I would take all the mentions of all the characters, tally that by clique, then take the square roots of that for each clique. Then, for each clique I compute the ratio of that square root to the sum of all the other square roots.
I multiply that by 2π and that’s an angle, that’s the “slice” of the main circle that will be occupied by the circle corresponding to that clique. Picture:
(btw click on the circle on the left to regenerate the data points)
So while those proportions don’t exactly match they are very very close. That doesn’t hold at the character level, because the sum of the areas of the character circles can occupy anywhere between 50% and 100% of the areas of the larger circle. But that’s not important. Accuracy is not important, as long as it is sufficient to say: this character appears often and this one doesn’t.
Two other technical points about the making of the viz.
All positions for all possible time periods had to be computed ahead of time.
In d3, it is natural to add, add, add stuff over time without worrying so much.

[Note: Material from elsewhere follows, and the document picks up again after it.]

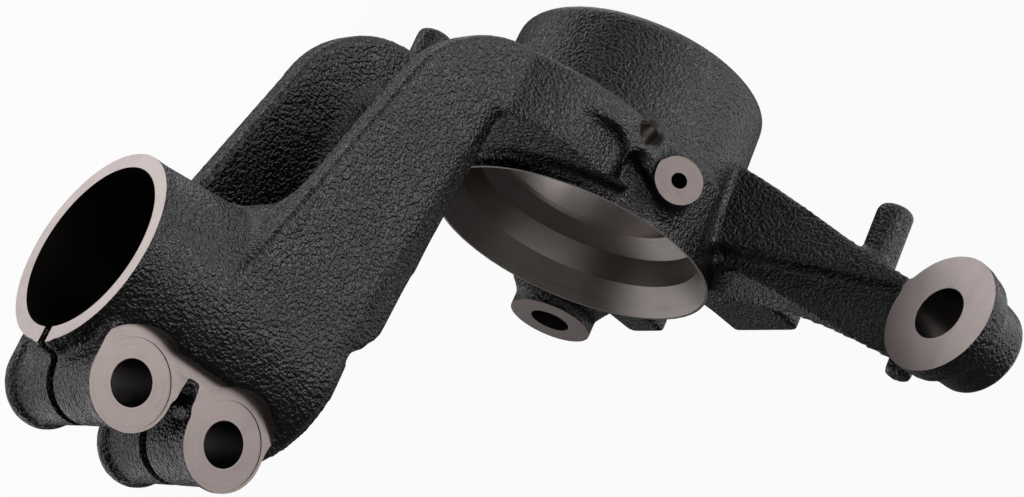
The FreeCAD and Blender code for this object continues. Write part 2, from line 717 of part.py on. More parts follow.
def sensor_pad():
    outward, sensor, screw = sensor_axes()
    inside = HUB_RIM_RADIUS - SENSOR_RADIUS
    return [
        Part.makeCylinder(SENSOR_BOSS_RADIUS, SENSOR_FACE - inside, screw + outward * inside, outward),
        Part.makeCylinder(SENSOR_BOSS_RADIUS, SENSOR_SEAT - inside, sensor + outward * inside, outward),
    ]


def sensor_cuts():
    outward, sensor, screw = sensor_axes()
    screw_end = screw + outward * (SENSOR_FACE - SENSOR_SCREW_DEPTH)
    bore_start = sensor + outward * (LIP_RADIUS - SENSOR_RADIUS)
    return [
        Part.makeCylinder(SENSOR_SCREW_RADIUS, SENSOR_SCREW_DEPTH + PAST, screw_end, outward),
        Part.makeCylinder(SENSOR_RADIUS, SENSOR_FACE, bore_start, outward),
    ]


def build():
    hub = hub_barrel().fuse(steering_arm())
    body = goose_neck().fuse(yoke()).cut(trough()).cut(pocket()).fuse(hub)
    pieces = [
        strut_clamp(),
        eye(),
        fork(),
        peg(PEG_X, PEG_Z, PEG_ROOT, PEG_TIP),
        peg(REAR_PEG_X, REAR_PEG_Z, REAR_PEG_ROOT, REAR_PEG_TIP),
    ]
    for piece in pieces + ears() + caliper_lugs() + sensor_pad():
        body = body.fuse(piece)
    cuts = [hub_bore()] + clamp_cuts() + eye_cuts() + fork_cuts() + sensor_cuts()
    for sign in (-1, 1):
        cuts.append(rod(LUG_HOLE_RADIUS, -PAST, LUG_THICKNESS + PAST, LUG_X, sign * LUG_PITCH / 2))
    for cutter in cuts:
        body = body.cut(cutter)
    body.translate(Vector(0, -SEAT_MIDDLE, 0))
    return body.Solids[0]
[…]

More data? we’ll just add more datapoints.
Here I couldn’t really do that because I allowed the user to go back and forth in time. So a user could set the visualization in autoplay and go from time 0 to time 50, for instance, then pause and jump to time 200 and then back to time 25.
So it wasn’t possible to read the datafile in sequence and to draw some additional data points at each step. In the above exemple, all that happens between time 50 and time 200 has to be shown at once, and then all that happened between time 25 and time 200 has to be hidden at once.
so it’s just a matter of separating the code that calculates all the positions from the one that draws the viz, two operations which more often than not are intertwined.
Last, in the visualization I get to write group names in a circle around the main circle. How is this done?
Well, in svg, you can’t write “on a circle”. You can write on a path, which can be anything, a circular arc for instance. In this case it’s a bit more complicated because I wanted to make sure that the writing would not be upside down. So I actually used two arcs.